“Berita buruk dan menyedihkan akan semakin menyakitkan ketika disampaikan dalam bentuk tulisan."
Entahlah aku lupa tepatnya kapan dan dari siapa aku
mendengar pernyataan itu. Tapi memang benar adanya. Hal-hal buruk akan semakin
menyakitkan untuk diketahui apabila disampaikan melalui media tertulis. Mengapa?
Karena kita dapat berulang kali membacanya, dan berulang kali pula kita
merasakan kecewa, sedih, dan sakit hati ketika membacanya kembali. Ah, percayalah
tidak ada yang akan pernah terbiasa
dengan serangan sakit hati, tidak!
Begitu pula yang terjadi pada berita baik yang disampaikan
dalam bentuk tulisan. Akan ada saatnya kita tersenyum sendiri ketika membaca
ulang chat dari pacar-gebetan-atau selingkuhan (?). Akan ada saatnya kita akan
merasa bahagia setiap membaca hal-hal yang menggembirakan, membacanya akan
mengingatkan pada momen-momen membahagiakan itu.
Itulah poin pentingnya, tulisan membuat kita tidak akan
pernah lupa. Tidak lupa pada hal-hal yang buruk. Tidak lupa juga pada saat yang
membahagiakan itu. Kita hidup dalam dunia yang terus berjalan maju tanpa ada
tombol pause atau rewind. Momennya mungkin saja dapat terulang
kembali, tapi waktu? Selama para ilmuwan belum juga menemukan mesin waktu, maka
waktu akan terus bergerak maju. Kita hidup didalamnya, dalam sehari penuh
dengan banyak kejadian dan momen, sementara otak kita tidak punya daya sebesar
itu untuk menampung setiap momen, setiap pembelajaran. Untuk itu kita menulis,
kan?
Sering kali aku menulis, untuk mengingatkan diriku sendiri. Mengingatkan
diriku untuk tidak terlalu berharap banyak tapi tetap memiliki mimpi dan
fantasi yang berusaha untuk diwujudkan. Mengingatkan diri sendiri tentang
banyaknya sesuatu yang dapat dipelajari –kehidupan, agama, social dan apapun,
pelajaran yang mungkin hanya didapat dari ngobrol remeh-temeh dengan seorang
teman. Mengingatkan diri sendiri ingin jadi siapa, apa, dan bagaimana di masa
depan, mengingatkan diri sendiri akan banyaknya momen yang perlu diperbaiki dan
juga disyukuri. Bila tidak ditulis? Yaaa mereka semua hanya akan terlewatkan
begitu saja. Manusia kan tempatnya lupa. Haha
Kenapa harus ditulis? Supaya bisa dibaca kembali.

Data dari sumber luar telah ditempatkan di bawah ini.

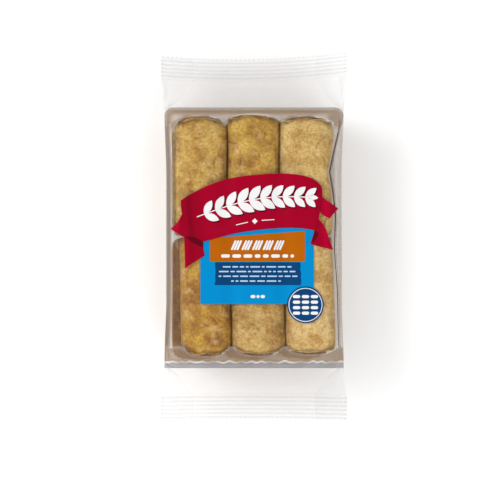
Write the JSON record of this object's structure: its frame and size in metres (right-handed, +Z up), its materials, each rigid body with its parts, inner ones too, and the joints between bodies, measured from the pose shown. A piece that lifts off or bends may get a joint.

Paling tidak dibaca kembali oleh si penulis. Syukur-syukur
bisa dinikmati oleh pembaca lainnya.
Bisa menginspirasi dan pengingat bagi diri sendiri. Ya syukur-syukur
bisa menginspirasi dan mengingatkan orang lain yang mau ikut membaca.
Bila tidak menulis, kita hanya akan hilang ditelan gelombang
lupa, hilang ditelan jaman.
“Orang boleh pandai setinggi langit, tapi selama ia tidak menulis, ia akan hilang di dalam masyarakat dan dari sejarah. Menulis adalah bekerja untuk keabadian.”